The Centre has proposed several amendments to the Insurance Act and the Insurance Regulatory and Development Authority Act as part of its overall effort to encourage product innovation and diversification so as to achieve the goal of ‘insurance for all’ by 2047.

These proposals — once adopted after receipt of public and stakeholder comments — are likely to find their way into an Insurance Amendment Bill. Alternatively, these could form part of the Finance Bill, 2023 as part of the Budget, sources said.

On the anvil are a slew of major reforms including introduction of concept of ‘composite insurance licence’; captive insurers; differential minimum capital requirement after opening up registration to various classes, sub-classes and typesof insurers; allowing services to insurers that are incidental or related to insurance business; and allowing insurers to distribute other financial products as specified by IRDAI.

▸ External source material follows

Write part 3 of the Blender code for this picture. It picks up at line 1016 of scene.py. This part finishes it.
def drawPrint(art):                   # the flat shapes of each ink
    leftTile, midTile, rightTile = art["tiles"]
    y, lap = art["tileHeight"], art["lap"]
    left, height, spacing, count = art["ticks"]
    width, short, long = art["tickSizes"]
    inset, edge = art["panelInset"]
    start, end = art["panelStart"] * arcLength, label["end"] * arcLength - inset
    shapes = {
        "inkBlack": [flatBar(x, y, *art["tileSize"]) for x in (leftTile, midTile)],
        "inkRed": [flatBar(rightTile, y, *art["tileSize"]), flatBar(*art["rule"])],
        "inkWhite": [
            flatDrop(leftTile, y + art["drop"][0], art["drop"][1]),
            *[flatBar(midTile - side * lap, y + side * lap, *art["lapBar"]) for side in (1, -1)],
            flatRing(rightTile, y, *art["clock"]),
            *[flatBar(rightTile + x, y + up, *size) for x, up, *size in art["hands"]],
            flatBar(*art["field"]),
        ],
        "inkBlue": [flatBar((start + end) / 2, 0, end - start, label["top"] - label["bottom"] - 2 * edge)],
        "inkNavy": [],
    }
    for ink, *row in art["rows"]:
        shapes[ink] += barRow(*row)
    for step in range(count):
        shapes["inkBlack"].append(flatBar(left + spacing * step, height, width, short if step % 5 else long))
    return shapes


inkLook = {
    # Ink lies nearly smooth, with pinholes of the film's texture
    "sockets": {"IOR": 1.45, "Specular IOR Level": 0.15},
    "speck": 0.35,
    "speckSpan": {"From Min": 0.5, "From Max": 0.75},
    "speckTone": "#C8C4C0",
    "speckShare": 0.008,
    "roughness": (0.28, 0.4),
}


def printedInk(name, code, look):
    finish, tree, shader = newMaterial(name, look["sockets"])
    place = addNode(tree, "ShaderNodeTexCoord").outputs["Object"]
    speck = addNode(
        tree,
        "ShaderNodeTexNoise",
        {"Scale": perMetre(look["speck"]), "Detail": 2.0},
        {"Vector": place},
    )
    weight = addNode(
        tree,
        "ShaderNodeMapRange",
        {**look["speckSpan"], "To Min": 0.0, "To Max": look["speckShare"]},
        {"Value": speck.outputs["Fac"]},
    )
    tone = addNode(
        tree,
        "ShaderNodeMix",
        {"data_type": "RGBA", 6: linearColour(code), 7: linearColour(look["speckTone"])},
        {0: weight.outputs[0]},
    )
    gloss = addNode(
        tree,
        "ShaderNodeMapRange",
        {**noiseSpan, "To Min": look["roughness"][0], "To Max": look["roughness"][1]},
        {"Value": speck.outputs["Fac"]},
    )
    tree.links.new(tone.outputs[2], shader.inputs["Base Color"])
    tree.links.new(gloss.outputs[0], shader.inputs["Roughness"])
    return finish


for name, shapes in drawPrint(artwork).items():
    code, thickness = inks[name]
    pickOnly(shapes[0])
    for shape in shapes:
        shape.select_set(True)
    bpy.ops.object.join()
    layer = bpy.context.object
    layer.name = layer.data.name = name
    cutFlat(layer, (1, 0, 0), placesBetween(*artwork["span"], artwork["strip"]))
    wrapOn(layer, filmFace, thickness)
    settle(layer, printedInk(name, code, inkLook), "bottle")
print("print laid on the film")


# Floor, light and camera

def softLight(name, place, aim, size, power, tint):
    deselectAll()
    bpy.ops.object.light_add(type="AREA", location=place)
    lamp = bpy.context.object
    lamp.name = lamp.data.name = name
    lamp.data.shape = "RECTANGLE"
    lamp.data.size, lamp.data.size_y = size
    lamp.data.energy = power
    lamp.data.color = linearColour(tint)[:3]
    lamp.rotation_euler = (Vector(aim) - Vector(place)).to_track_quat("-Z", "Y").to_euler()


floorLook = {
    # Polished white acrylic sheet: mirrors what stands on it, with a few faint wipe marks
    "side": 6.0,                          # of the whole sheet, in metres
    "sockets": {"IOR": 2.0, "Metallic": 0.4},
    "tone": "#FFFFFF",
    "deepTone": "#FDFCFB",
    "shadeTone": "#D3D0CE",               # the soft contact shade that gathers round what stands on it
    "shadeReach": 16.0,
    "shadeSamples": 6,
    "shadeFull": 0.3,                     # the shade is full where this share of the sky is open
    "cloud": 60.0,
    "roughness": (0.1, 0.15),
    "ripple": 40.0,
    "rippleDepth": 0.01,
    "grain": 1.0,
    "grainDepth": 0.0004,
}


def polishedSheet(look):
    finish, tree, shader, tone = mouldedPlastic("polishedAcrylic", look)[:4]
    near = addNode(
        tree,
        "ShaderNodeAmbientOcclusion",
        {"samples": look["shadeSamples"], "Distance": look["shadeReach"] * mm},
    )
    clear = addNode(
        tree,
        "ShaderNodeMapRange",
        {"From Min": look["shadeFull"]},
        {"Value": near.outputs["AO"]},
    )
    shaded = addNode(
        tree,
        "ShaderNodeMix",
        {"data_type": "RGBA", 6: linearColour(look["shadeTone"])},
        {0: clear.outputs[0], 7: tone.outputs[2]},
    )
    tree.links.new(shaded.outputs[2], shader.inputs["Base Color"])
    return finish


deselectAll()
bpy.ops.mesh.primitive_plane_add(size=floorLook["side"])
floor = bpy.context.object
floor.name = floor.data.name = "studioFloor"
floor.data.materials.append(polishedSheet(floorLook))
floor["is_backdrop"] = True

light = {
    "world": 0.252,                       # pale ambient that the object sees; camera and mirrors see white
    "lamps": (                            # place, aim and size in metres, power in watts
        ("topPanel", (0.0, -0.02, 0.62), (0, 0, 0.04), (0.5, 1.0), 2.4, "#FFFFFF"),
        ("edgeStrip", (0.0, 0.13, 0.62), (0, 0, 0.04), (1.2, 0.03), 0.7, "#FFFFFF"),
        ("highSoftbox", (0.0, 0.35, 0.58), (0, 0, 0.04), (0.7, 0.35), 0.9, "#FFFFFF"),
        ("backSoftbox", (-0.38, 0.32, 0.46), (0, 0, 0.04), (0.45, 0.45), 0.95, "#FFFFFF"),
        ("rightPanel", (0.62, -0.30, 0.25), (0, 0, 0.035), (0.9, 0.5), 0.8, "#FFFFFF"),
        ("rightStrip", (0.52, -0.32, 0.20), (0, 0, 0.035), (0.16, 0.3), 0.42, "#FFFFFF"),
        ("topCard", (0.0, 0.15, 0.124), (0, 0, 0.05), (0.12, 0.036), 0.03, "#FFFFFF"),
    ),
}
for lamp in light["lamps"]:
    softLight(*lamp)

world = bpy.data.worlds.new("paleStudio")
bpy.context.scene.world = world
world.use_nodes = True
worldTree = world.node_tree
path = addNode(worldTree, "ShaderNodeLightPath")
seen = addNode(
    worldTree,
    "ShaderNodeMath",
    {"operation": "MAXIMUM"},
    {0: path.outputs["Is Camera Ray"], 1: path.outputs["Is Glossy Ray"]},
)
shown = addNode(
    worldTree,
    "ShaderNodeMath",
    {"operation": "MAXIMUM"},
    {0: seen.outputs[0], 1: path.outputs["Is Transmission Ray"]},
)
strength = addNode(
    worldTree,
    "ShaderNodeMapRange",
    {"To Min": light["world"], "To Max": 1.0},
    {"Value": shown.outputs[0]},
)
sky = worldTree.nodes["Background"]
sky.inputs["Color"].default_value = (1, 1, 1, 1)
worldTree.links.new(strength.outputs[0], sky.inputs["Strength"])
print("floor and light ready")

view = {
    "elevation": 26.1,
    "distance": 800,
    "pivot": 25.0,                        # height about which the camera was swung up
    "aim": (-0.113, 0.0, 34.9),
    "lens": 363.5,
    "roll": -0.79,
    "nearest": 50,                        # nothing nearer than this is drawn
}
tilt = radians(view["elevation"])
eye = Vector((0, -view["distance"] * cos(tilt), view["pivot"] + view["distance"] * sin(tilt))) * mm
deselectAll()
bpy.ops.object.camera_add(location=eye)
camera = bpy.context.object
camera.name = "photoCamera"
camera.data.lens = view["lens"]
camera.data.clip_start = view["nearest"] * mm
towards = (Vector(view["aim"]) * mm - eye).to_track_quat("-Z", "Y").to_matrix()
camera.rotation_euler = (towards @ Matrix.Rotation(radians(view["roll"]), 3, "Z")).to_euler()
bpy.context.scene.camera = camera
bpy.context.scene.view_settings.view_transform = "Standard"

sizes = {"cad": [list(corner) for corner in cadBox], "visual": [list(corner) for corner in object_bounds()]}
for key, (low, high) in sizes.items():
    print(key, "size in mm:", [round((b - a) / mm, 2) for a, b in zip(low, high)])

The latest proposals — which have been put out by the Department of Financial Services in the Finance Ministry for comments by December 15 — are intended to among other things facilitate entry of more players leading to economic growth, employment generation and enabling ease of doing business.

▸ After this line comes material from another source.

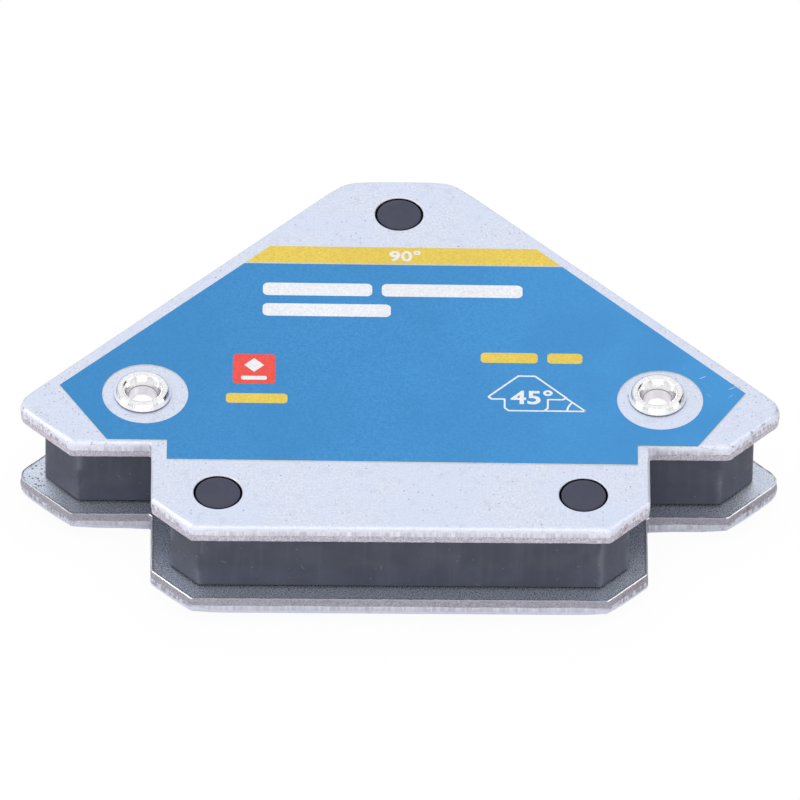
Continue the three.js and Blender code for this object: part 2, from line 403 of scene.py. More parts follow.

Once composite licences are allowed, insurers can undertake life, general or health insurance under one entity. Prospective insurers can even apply for subclasses like accident and motor insurance.

Anil PM, Head – Legal, Compliance and Fraud Prevention Unit, Bajaj Allianz Life Insurance, said: “The proposal for a composite insurer will align Indian insurance with global markets. Such an insurer will be able to meet the multiple insurance requirements of a customer (life /health / property)”.